- Directed by: Ty Flowers
- Produced by: Ty Flowers, Charles Flowers
- Cinematography: Ty Flowers, Connor Kammerer
- Edited by: Ty Flowers
- Music by: Ty Flowers, Phil Nicolazzo
- Production company: Tanman Films
- Distributed by: Indie Rights (USA)
- Release dates: September 27, 2015 (U.S. Film Festival); January 9, 2018;
- Running time: 54 minutes
- Country: United States
- Language: English

= Time Simply Passes =

2015 documentary film by Ty Flowers

Time Simply Passes is a 2015 US documentary film chronicling the life and wrongful conviction of James Joseph Richardson. It details the circumstances leading to his 1967 arrest for the poisoning deaths of his seven children in Arcadia, Florida, his twenty-one years spent in prison, his miraculous release in 1989 upon the discovery of hidden evidence, and the twenty-five years he spent following his release attempting to obtain compensation from the State of Florida. It features exclusive interviews with Barry Scheck, Don Horn, Peter Gallagher, Geraldine Thompson, Tim Edman, and James Joseph Richardson. The film is directed and produced by Ty Flowers, who worked with his father, Charles Flowers, a journalist who helped free James through his work on the case in the 1980s. It was acquired by Indie Rights and released on digital platforms in January 2018.

==Synopsis==
On October 25, 1967, the seven Richardson children, ranging in age from two to eight, consumed food poisoned with parathion in Arcadia, Florida. The night before, Annie Mae Richardson, James' wife, had prepared a lunch of beans, rice, and grits for the children. The meal was placed in a locked refrigerator overnight. In the morning the Richardsons left to work at the orange groves 16 miles away. A neighbor, Betsy Reece, was delegated to take care of the children while their parents were at work. James was tried and convicted of the murder on May 27, 1968 and sentenced to death.
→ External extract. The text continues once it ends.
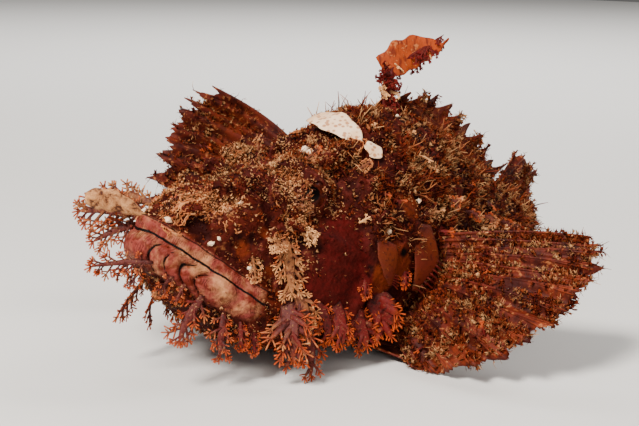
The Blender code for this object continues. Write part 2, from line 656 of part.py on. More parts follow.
def frond(name, root, aim, face, length, width, pairs, hang=0.8, notch=0.36):
    """A lobed plate on a hanging path, with a lobe on each side between its notches."""
    chance = random.Random(name)
    aim, face = aim.normalized(), face.normalized()

    def place(t):
        return root + length * (aim * (t - hang * t * t / 2) + DOWN * (hang * t * t / 2))

    def point(t, half):
        ahead = (place(t + 0.02) - place(t - 0.02)).normalized()
        across = ahead.cross(face).normalized()
        return place(t) + across * half, across.cross(ahead)

    centre, thick = [], []
    for i in range(pairs + 1):
        t = FROND_BODY * i / pairs
        for side in (1, -1):
            centre.append(point(t, side * width / 2 * notch * (1 - 0.35 * t)))
            thick.append(FROND_ROOT)
    for i in range(pairs):
        t = FROND_BODY * (i + 0.5) / pairs
        reach = width / 2 * (0.72 + 0.28 * math.sin(math.pi * t))
        for side in (1, -1):
            lean = t + FROND_BODY / pairs * chance.uniform(0.25, 0.45)
            centre.append(point(lean, side * reach * chance.uniform(0.85, 1.0)))
            thick.append(FROND_TIP)
    centre.append(point(1.0, 0.0))
    thick.append(FROND_TIP)
    first, end = 2 * (pairs + 1), len(centre) - 1
    sheet, left, right = [], [0], [1]
    for i in range(pairs):
        a, b = 2 * i, 2 * i + 2
        tip = first + 2 * i
        sheet += [(a, a + 1, b + 1), (a, b + 1, b), (a, b, tip), (a + 1, tip + 1, b + 1)]
        left += [tip, b]
        right += [tip + 1, b + 1]
    sheet.append((2 * pairs, 2 * pairs + 1, end))
    total = len(centre)
    points = [p + n * d for (p, n), d in zip(centre, thick)]
    points += [p - n * d for (p, n), d in zip(centre, thick)]
    faces = sheet + [tuple(total + k for k in reversed(corners)) for corners in sheet]
    faces += wall(left + [end] + right[::-1], total)
    return mesh_object(name, points, faces)


def thorn(name, root, aim, length, radius, sides=5):
    """A pointed cone."""
    aim = aim.normalized()
    across = aim.orthogonal().normalized()
    over = aim.cross(across)
    turns = [2 * math.pi * k / sides for k in range(sides)]
    points = [root + (across * math.cos(a) + over * math.sin(a)) * radius for a in turns]
    points.append(root + aim * length)
    faces = [tuple(range(sides))] + [(k, (k + 1) % sides, sides) for k in range(sides)]
    return mesh_object(name, points, faces)


def on_skin(tree, place, depth=ROOT_DEPTH):
    """The spot on the body nearest to a place, sunk in by a depth, and the normal there."""
    spot, normal, _, _ = tree.find_nearest(place)
    return spot - normal * depth, normal


def fronds(tree, rows, sign, prefix):
    """Fronds from a table of place, aim, length, width and pairs, on one side of the fish."""
    found = []
    for k, (place, aim, length, width, pairs) in enumerate(rows):
        root, normal = on_skin(tree, at(place[0], sign * place[1], place[2]))
        way = Vector((aim[0], sign * aim[1], aim[2])).normalized()
        face = normal - way * normal.dot(way)
        if face.length < 0.3:
            face = Vector((0, sign, 0)) - way * sign * way.y
        chance = random.Random(f"{prefix}{k}{sign}")
        size = 1.0 if sign > 0 else chance.uniform(0.88, 1.08)
        name = f"{prefix}_{k}_{sign}"
        found.append(frond(name, root, way, face, length * size + ROOT_DEPTH, width * size, pairs))
    return found


def thorns(tree, rows, prefix):
    """Head spines on both sides from a table of place, aim, length and radius."""
    found = []
    for k, (place, aim, length, radius) in enumerate(rows):
        for sign in (1, -1):
            root, _ = on_skin(tree, at(place[0], sign * place[1], place[2]))
            way = Vector((aim[0], sign * aim[1], aim[2]))
            found.append(thorn(f"{prefix}_{k}_{sign}", root, way, length + ROOT_DEPTH, radius))
    return found


def gill_blades(tree, sign):
    """The broad flap over the gill opening, with a comb of filaments on its lower edge."""
    root, _ = on_skin(tree, at(0.0940, sign * 0.0400, 0.0110))
    way = Vector((-0.36, sign * 0.30, -0.84)).normalized()
    face = Vector((0.20, sign, 0.20))
    blade = frond(f"blade_{sign}", root, way, face, BLADE_LENGTH, 0.0190, 4, hang=0.10, notch=0.80)
    across = way.cross(face).normalized() * sign
    combs = []
    for k in range(COMB_TEETH):
        t = 0.40 + 0.55 * k / (COMB_TEETH - 1)
        start = root + way * BLADE_LENGTH * t - across * 0.0050 * (1.15 - t)
        lean = (way * 0.8 - across * 0.6 + Vector((0, 0, -0.3))).normalized()
        combs.append(thorn(f"comb_{sign}_{k}", start, lean, 0.0075, 0.0007, sides=4))
    return [blade, *combs]


def nape_leaf(tree):
    """The pale leaf that lies over the nape, rooted at its rear."""
    root, _ = on_skin(tree, at(*LEAF_ROOT), 0.0015)
    way, face = Vector(LEAF_WAY), Vector(LEAF_FACE)
    return frond("nape_leaf", root, way, face, 0.0225, 0.0110, 3, hang=0.10, notch=0.80)


def flag():
    """The raised spine of the back with its leaf and the tufts of its stalk."""
    foot, top = at(*FLAG_FOOT), at(*FLAG_TOP)
    parts = [tube("stalk", [foot, foot.lerp(top, 0.5), top], [0.0019, 0.0016, 0.0012], sides=7)]
    root, way, face = top - Vector((0, 0, 0.0020)), Vector(FLAG_WAY), Vector(FLAG_FACE)
    parts.append(frond("leaf", root, way, face, 0.0310, 0.0170, 4, hang=0.0, notch=0.70))
    across = Vector((FLAG_FACE[0], FLAG_FACE[1], 0))
    for k, (share, aim) in enumerate(FLAG_TUFTS):
        way = Vector(aim).normalized()
        face = across - way * way.dot(across)
        parts.append(frond(f"tuft_{k}", foot.lerp(top, share), way, face, 0.0105, 0.0070, 2, hang=0.2))
    return parts


def bend_table():
    """Middle line of the posed body: distance back, place, turn and rise."""
    step = 0.002
    place, rows = Vector((-BEND_START, 0, 0)), []
    s = BEND_START
    while s < 0.36:
        t = min(max((s - BEND_START) / (BEND_END - BEND_START), 0), 1)
        turn, rise = TAIL_TURN * t * t, TAIL_LEVEL * t * (2 - t)
        rows.append((s, *place, turn, rise))
        away = Vector((-math.cos(turn) * math.cos(rise), math.sin(turn) * math.cos(rise), math.sin(rise)))
        place = place + away * step
        s += step
    return np.array(rows)


def posed(point, table, bends):
    """Where a point of the straight fish goes in the pose."""
    if bends and -point.x > BEND_START:
        s = -point.x
        x, y, z, turn, rise = (float(np.interp(s, table[:, 0], table[:, c])) for c in range(1, 6))
        side = Vector((math.sin(turn), math.cos(turn), 0))
        away = Vector((-math.cos(turn) * math.cos(rise), math.sin(turn) * math.cos(rise), math.sin(rise)))
        up = side.cross(away)
        point = Vector((x, y, z)) + side * point.y + up * point.z
    c, n = math.cos(HEAD_LIFT), math.sin(HEAD_LIFT)
    return Vector((point.x * c - point.z * n, point.y, point.z * c + point.x * n - FLOOR))


def take_pose(nodes):
    """Bends and lifts every node, trims it at the floor and centres the fish over the origin."""
    table = bend_table()
    for obj in nodes:
        bends = not obj.name.startswith(("pectoral", "pelvic"))
        for vertex in obj.data.vertices:
            vertex.co = posed(vertex.co, table, bends)
        if min(v.co.z for v in obj.data.vertices) < 0:
            corners = ((-1, -1), (1, -1), (1, 1), (-1, 1))
            slab = loft("floor", [[Vector((x, y, z)) for x, y in corners] for z in (-0.1, 0.0)])
            combine(obj, "DIFFERENCE", [slab])
    points = np.array([v.co for obj in nodes for v in obj.data.vertices])
    middle = (points.min(0) + points.max(0)) / 2
    for obj in nodes:
        obj.data.transform(Matrix.Translation((-middle[0], -middle[1], 0)))


def paint(obj):
    """A material of the node's own."""
    colour, roughness = next(look[1:] for look in LOOKS if obj.name.startswith(look[0]))
    material = bpy.data.materials.new(obj.name)
    material.use_nodes = True
    surface = material.node_tree.nodes["Principled BSDF"]
    surface.inputs["Base Color"].default_value = (*colour, 1.0)
    surface.inputs["Roughness"].default_value = roughness
    surface.inputs["Metallic"].default_value = 0.0
    obj.data.materials.clear()
    obj.data.materials.append(material)


def main():
    """Builds the fish."""
    for obj in list(bpy.data.objects):
        bpy.data.objects.remove(obj)
    body = blended_body()
    clear = copy_of(body, "clearance", grow=FIN_GAP)
    tree = BVHTree.FromObject(body, bpy.context.evaluated_depsgraph_get())
    head, jaw, torso, tail = divided_body(body)
    nodes = [head, jaw, torso, tail, *eyes_in_sockets(head)]
    on_head = fronds(tree, RIGHT_HEAD_FRONDS, -1, "big") + thorns(tree, HEAD_THORNS, "thorn")
    on_head.append(nape_leaf(tree))
    on_jaw = fronds(tree, RIGHT_JAW_FRONDS, -1, "front")
    on_torso = []
    for sign in (1, -1):
        on_head += fronds(tree, HEAD_FRONDS, sign, "tassel") + gill_blades(tree, sign)
        on_jaw += fronds(tree, JAW_FRONDS, sign, "chin")
        on_torso += fronds(tree, TORSO_FRONDS, sign, "flap")
    combine(head, "UNION", on_head, "EXACT")
    combine(jaw, "UNION", on_jaw, "EXACT")
    combine(torso, "UNION", on_torso, "EXACT")
    fins = [middle_fin(*row) for row in MIDDLE_FINS]
    fins.append(tail_fin("tail_fin"))
    fins += [pectoral_fin(*row) for row in PECTORAL_FINS]
    fins += [pelvic_fin("pelvic_fin_left", 1), pelvic_fin("pelvic_fin_right", -1)]
    combine(fins[0], "UNION", flag(), "EXACT")
    for obj in fins:
        combine(obj, "DIFFERENCE", [copy_of(clear, "clear")])
    nodes += fins
    remove([body, clear])
    take_pose(nodes)
    for obj in nodes:
        paint(obj)
    return nodes


main()
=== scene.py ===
"""The looks of a tasselled scorpionfish at life size, resting on a flat floor with its head raised.

The fish is shaped straight first. Its own frame has the tip of the upper lip at the origin, +X ahead,
+Y to the fish's left and +Z up, and a place on it is written at(back, side, up). posed() then bends the
tail, lifts the head and sets the fish on the floor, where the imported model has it.
"""

import json
import math
import random

import bmesh
import bpy
import numpy as np
from bpy.props import FloatProperty, FloatVectorProperty, IntProperty, PointerProperty
from mathutils import Matrix, Vector, noise
from mathutils.bvhtree import BVHTree

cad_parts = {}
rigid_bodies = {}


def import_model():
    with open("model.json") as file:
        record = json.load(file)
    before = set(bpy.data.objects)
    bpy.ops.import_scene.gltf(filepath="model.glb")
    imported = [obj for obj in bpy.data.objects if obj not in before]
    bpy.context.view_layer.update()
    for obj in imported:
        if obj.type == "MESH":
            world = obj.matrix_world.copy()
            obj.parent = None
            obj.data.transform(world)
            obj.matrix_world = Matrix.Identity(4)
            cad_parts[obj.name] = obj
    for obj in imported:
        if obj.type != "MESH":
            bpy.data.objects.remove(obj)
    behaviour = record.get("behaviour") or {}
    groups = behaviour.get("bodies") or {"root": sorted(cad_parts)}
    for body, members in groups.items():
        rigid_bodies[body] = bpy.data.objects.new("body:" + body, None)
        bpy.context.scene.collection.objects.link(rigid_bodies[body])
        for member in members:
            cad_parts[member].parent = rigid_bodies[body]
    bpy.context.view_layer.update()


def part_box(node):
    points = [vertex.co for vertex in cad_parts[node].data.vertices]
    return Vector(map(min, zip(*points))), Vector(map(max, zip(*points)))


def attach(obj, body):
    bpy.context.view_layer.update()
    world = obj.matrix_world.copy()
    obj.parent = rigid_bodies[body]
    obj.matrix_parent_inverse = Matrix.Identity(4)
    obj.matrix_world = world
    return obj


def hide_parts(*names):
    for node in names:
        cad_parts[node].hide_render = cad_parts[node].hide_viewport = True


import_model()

bl_info = {
    "name": "Tasselled scorpionfish model",
    "version": (1, 0, 0),
    "blender": (4, 5, 0),
    "location": "3D View > Sidebar > Scorpionfish",
    "description": "Skin, eyes, fins, tassels and coat of a life-size scorpionfish, with its stage",
    "category": "Add Mesh",
}

BODY = "root"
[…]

In 1988 Reese, suffering from Alzheimer's disease and in a nursing home in Arcadia, had reportedly confessed to the murders more than 100 times, but her confessions were not taken seriously because of her condition. Also, the last surviving witness to Richardson’s alleged jail-cell confession recanted his testimony to state legislators, saying that he had been offered a lighter sentence in return for the testimony. James was released from prison on October 25, 1989 after a new hearing was held. James fought the State of Florida in court for compensation until a new bill was passed to award him $1.2 million in 2014.

==Awards==
- 2015: Full Bloom Film Festival, Official Selection. Award for Best Feature Documentary.
- 2015: Fort Lauderdale International Film Festival, Official Selection
- 2015: Tampa Bay Underground Film Festival, Award for Best Feature Documentary
- 2016: Thessaloniki Documentary Festival, Official Selection
- 2016: Tallgrass Film Festival, Official Selection. Audience Award for Best Documentary Film
- 2016: Black Harvest Film Festival, Official Selection
- 2017: Jaipur International Film Festival Golden Camel Award for Best Director.
- 2016: Verzio International Human Rights Film Festival, Official Selection
- 2016: Docuwest Film Festival, Award for Best Mid-Length Film

==Release==

Following a festival run with screenings and awards around the world, the film was acquired by Indie Rights and distributed digitally in 2018 via Amazon and other platforms.

In February 2018 the film was shown several times in Arcadia, FL as part of a 50th anniversary remembrance ceremony honoring the victims of the poisoning that led to the imprisonment of James Richardson, and was received warmly by the town.

==Critical reception==
The film received positive reviews.

"Sometimes a documentary can tell such compelling story that from the first minute you can’t help but jump onboard and root for the underdog... It's a lesson we shouldn’t forget, and one whose timing couldn’t be better. 9/10"
-Paul Percellin, Filmthreat

"The few glimmers of hope here come from those who have aided him over the years, but in the end we're left with the image of an 80-year-old man in failing health whose life was ruined for no good reason."
-Dmitry Samarov, Chicago Reader

"And through its own history, the American legal system is revealed in all its weakness. An exciting story that has not yet reached its finale, even though we probably know how it will end. The way has not been found institutionally, but even the effort has not begun."